Alexandra Loria, one of the leaders of the REMA group, told online news site CRHoy.com that they are seeking to amend the Constitution of Costa Rica to ensure that Article 52 specifically states that
“Marriage is the union between a man and a woman, it rests upon the equal rights of spouses, and it is the essential foundation of the family.”
REMA is busy collecting the 155,000 signatures needed to take this matter to the National Assembly, where legislators such as the controversial, ultra-conservative and reactionary Justo Orozco Alvarez will probably welcome such constitutional amendment. Legislator Orozco is the leader of the Renovacion Costarricense (Costa Rican Renovation) political party, which is an ultra-conservative Protestant movement. Oddly enough, Orozco also presides over the Human Rights Commission of the National Assembly in Costa Rica, a title that was bestowed upon him by means of backroom wheeling and dealing between the powerful National Liberation Party (PLN in Spanish).

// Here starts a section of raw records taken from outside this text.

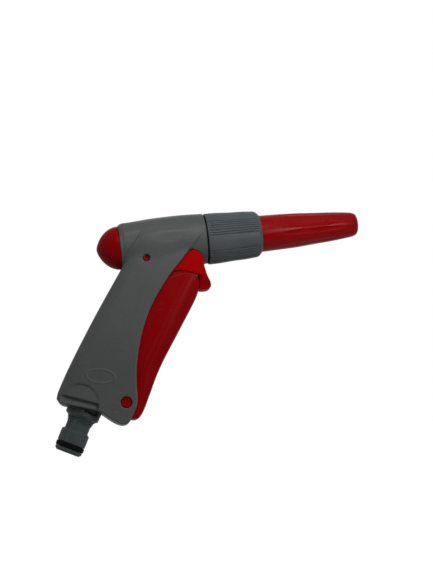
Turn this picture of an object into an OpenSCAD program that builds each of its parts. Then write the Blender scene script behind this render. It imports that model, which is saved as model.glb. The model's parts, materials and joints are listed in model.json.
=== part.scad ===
// Pistol-grip hose nozzle: a front trigger opens a spring-loaded poppet valve behind an
// adjustable spray head. The barrel axis is X (spray leaves towards +X), +Z is up, and the
// nozzle is symmetric about Y = 0. The origin is the middle of the hose plug's land.
// Inside the modules all places are given from the barrel axis at the seam behind the
// collar; placed() moves them to the part's own origin.

/* [Hose plug] */
// Radius of the plug's land, which a push-on hose connector grips
plug_land_r = 7.9; // [7.6:0.05:8.1]
// Radius of the waterway through the plug
plug_bore_r = 4.4; // [3.5:0.1:4.8]
// Angle of the plug's axis from the vertical
plug_tilt = 28; // [26:0.5:30]

/* [Barrel] */
// Outer radius of the barrel at the seam behind the collar
seam_r = 14.8; // [14.6:0.1:15]
// Outer radius of the rear cap
cap_r = 12.4; // [12.2:0.1:12.6]
// Length of the rear cap's dome
cap_len = 13.1; // [11:0.1:15]

/* [Grip] */
// Half the width of the grip over its side walls
grip_half = 13.8; // [13.6:0.1:14.4]
// Half the width of the space between the side walls
inner_half = 12.3; // [12.2:0.05:12.5]
// Rounding of the grip's back corners
back_round = 9.5; // [8:0.5:11]

/* [Trigger] */
// Half the width of the trigger and of the latch's cheeks
trigger_half = 11.9; // [11.6:0.05:12.0]
// Radius of the trigger's pivot pin
trigger_pin_r = 3.05; // [2.8:0.05:3.2]

/* [Spray head] */
// Length that the red nozzle stands out in front of the collar
nozzle_reach = 58; // [50:0.1:65]
// Radius of the outlet at the nozzle's tip
outlet_r = 3.6; // [3.2:0.1:4.0]
// Grip grooves in each of the collar's five groups
grooves_per_group = 7; // [5:1:7]

/* [Hidden] */
$fn = 72;

grey = [0.33, 0.34, 0.34];
blue_grey = [0.27, 0.30, 0.31];
red = [0.62, 0.03, 0.05];
bright_red = [0.75, 0.03, 0.05];
black = [0.05, 0.05, 0.05];
brass = [0.72, 0.58, 0.30];
steel = [0.75, 0.76, 0.78];
white = [0.88, 0.88, 0.85];

// Place of the barrel axis at the seam, seen from the part's origin
seam_x = 86.1;
seam_z = 103.3;
// Direction of the back of the grip and of the trigger, from the vertical
grip_tilt = 32.5;

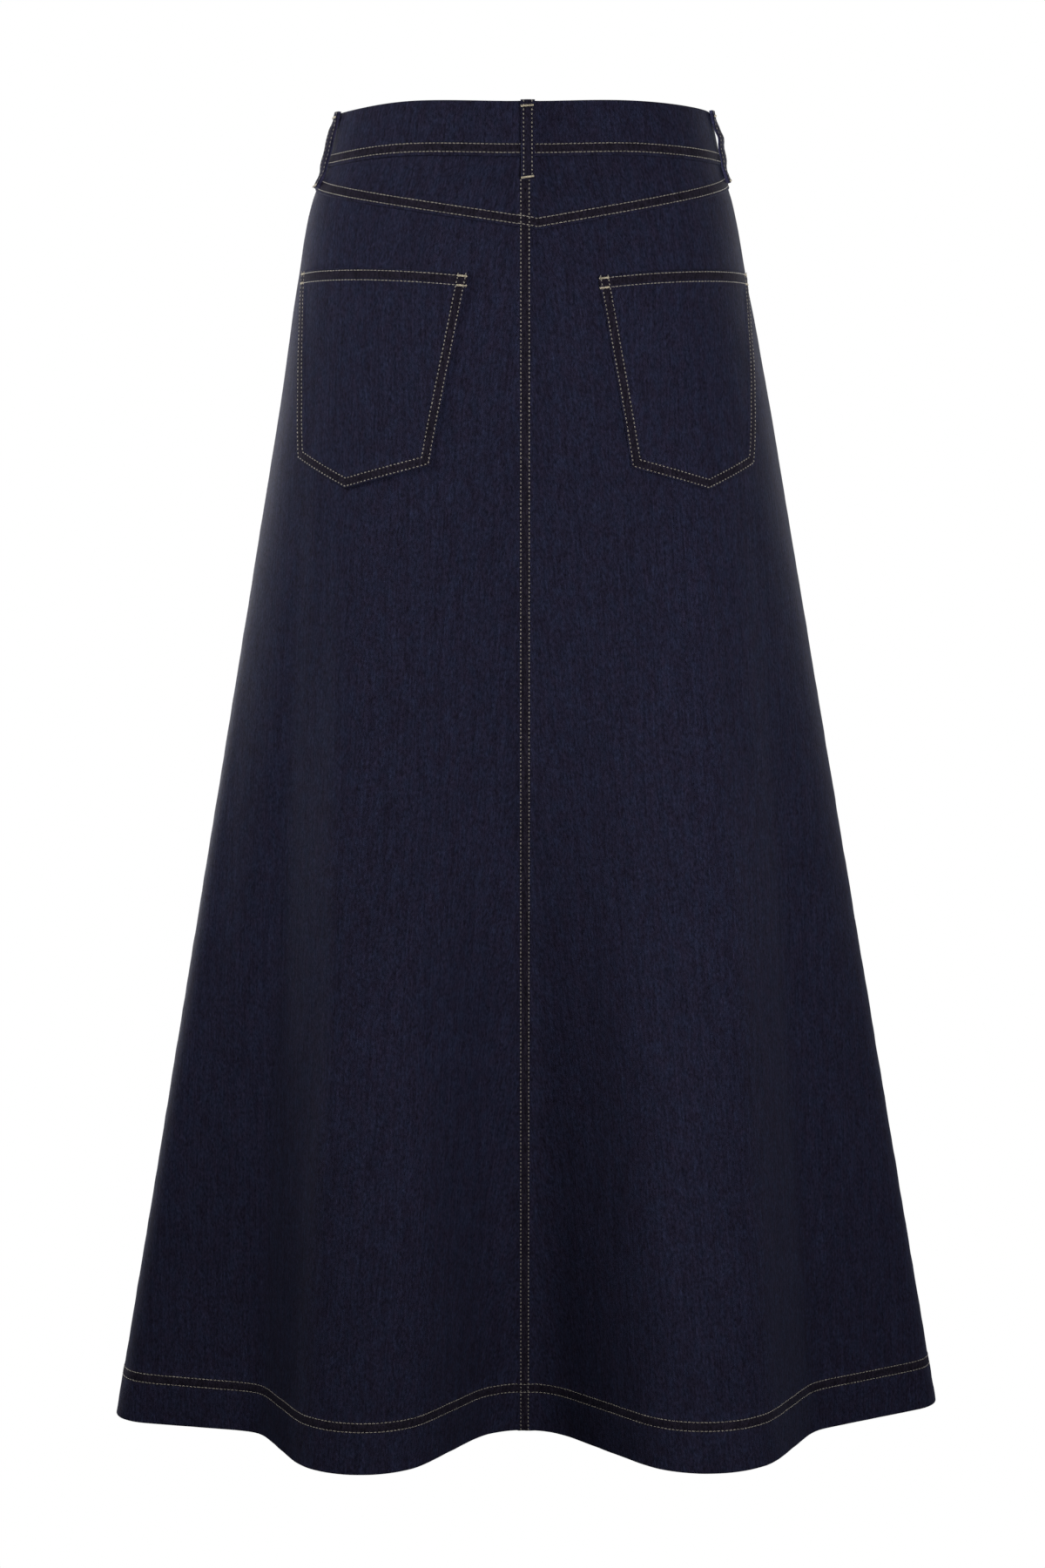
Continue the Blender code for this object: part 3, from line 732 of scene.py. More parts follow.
def make_allowance(name, seam, materials):
    """The allowances of a side seam, pressed together inside it from the waistband to the hem."""
    across, height = np.meshgrid(np.linspace(-ALLOWANCE / 2, ALLOWANCE / 2, 9),
                                 np.linspace(float(band_seam(seam)) - 0.001, HEM_HEIGHT + 0.0015, 180))
    turned_up = smoothstep(HEM_DEPTH + 0.006, HEM_DEPTH + 0.001, height - HEM_HEIGHT)
    face = -between(CLOTH, HEM_CLOTH, turned_up) - SEAM_GAP
    item = shell(name, seam + across / mean_length(height), height, face, face - ALLOWANCE_CLOTH,
                 (across + seam, height), np.zeros_like(height), materials)
    dress(item, "denim")


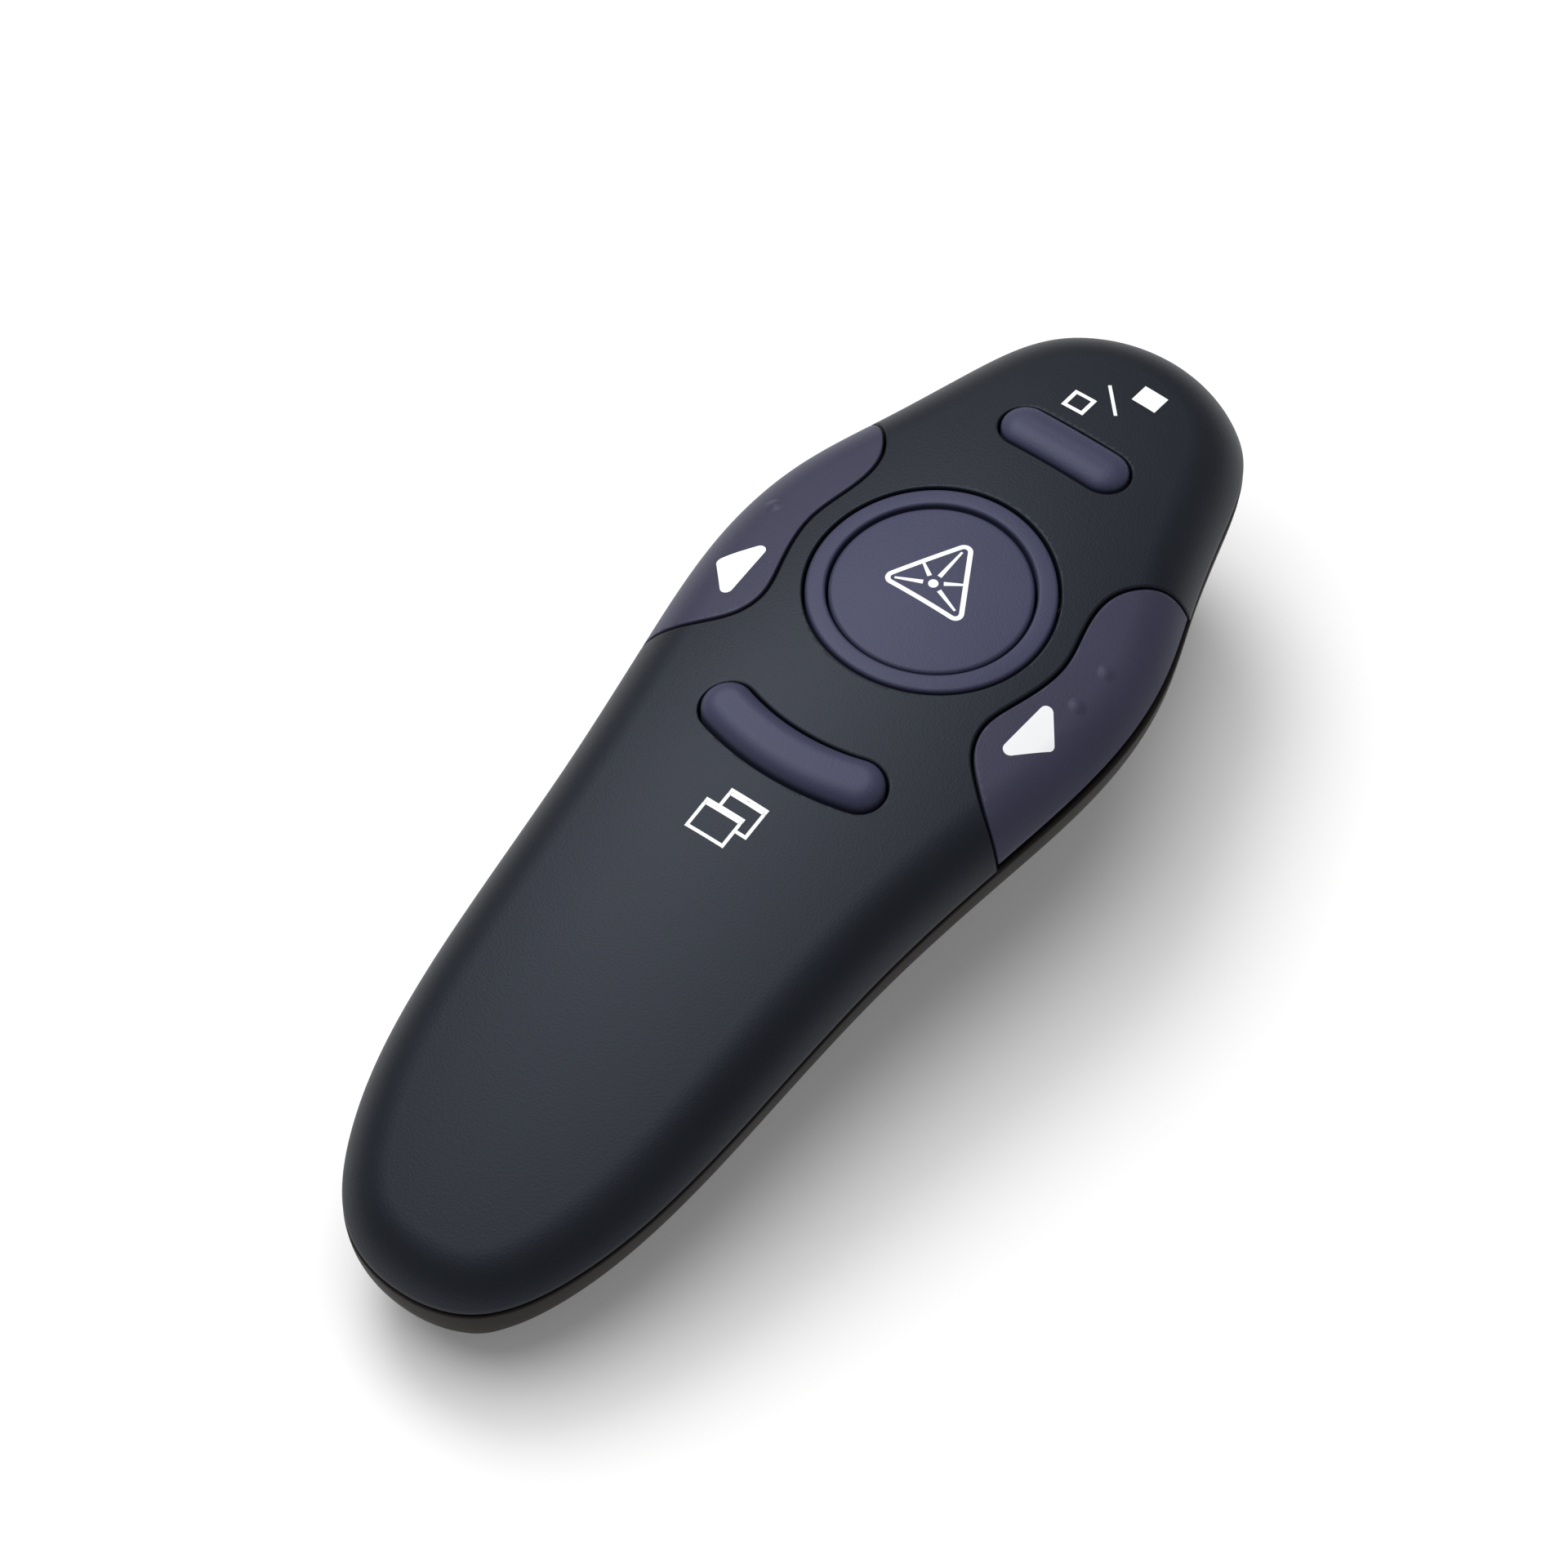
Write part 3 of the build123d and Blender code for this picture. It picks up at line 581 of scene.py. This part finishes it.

It is important to remember that the PLN is opposed to just about everything that legislator Orozco supports, but PLN legislators need him out of the way on some other issues -hence his bizarre naming to preside a Human Rights legislative group.
Legislator Orozco is also the loudest voice among those who claim to have been duped by the PLN and Broad Front parties when their amendment to support the rights of Costa Rica’s youth, including young LGBT Ticos, was “accidentally passed” by the National Assembly. Orozco immediately called foul, insinuating that his fellow legislator Jose Maria Villalta -presidential candidate and Broad Front’s leader- had pulled a fast one on the assembly by sneaking a line about eliminating discrimination of young Tico couples, without regard to their gender or sexual orientation. Orozco asked for a veto from President Laura Chinchilla, who declined to use her veto powers and signed the law.
Legislator Orozco fears that allowing young LGBT Ticos to form “common law” unions opens the door to future passing of legislation that will approve gay marriage in Costa Rica. REMA does not take such an extreme view. REMA leader Loria explains that they are not opposed to LGBT unions; they are rather defending the importance of traditional marriage in Costa Rica as the basis to bring new life in the country. Loria added that:
“What we defend is not a matter of religious principle; it is a principle that has been around in the greatest civilizations throughout soicety’s [history]“
Should REMA be successful in amending Article 52 of the Constitution, the movement in support of gay marriage in Costa Rica would suffer a major setback. REMA has thus far collected 20,000 signatures of the 155,000 they need to take the matter to the National Assembly. Many of the signatures have been collected on REMA’s Facebook Timeline.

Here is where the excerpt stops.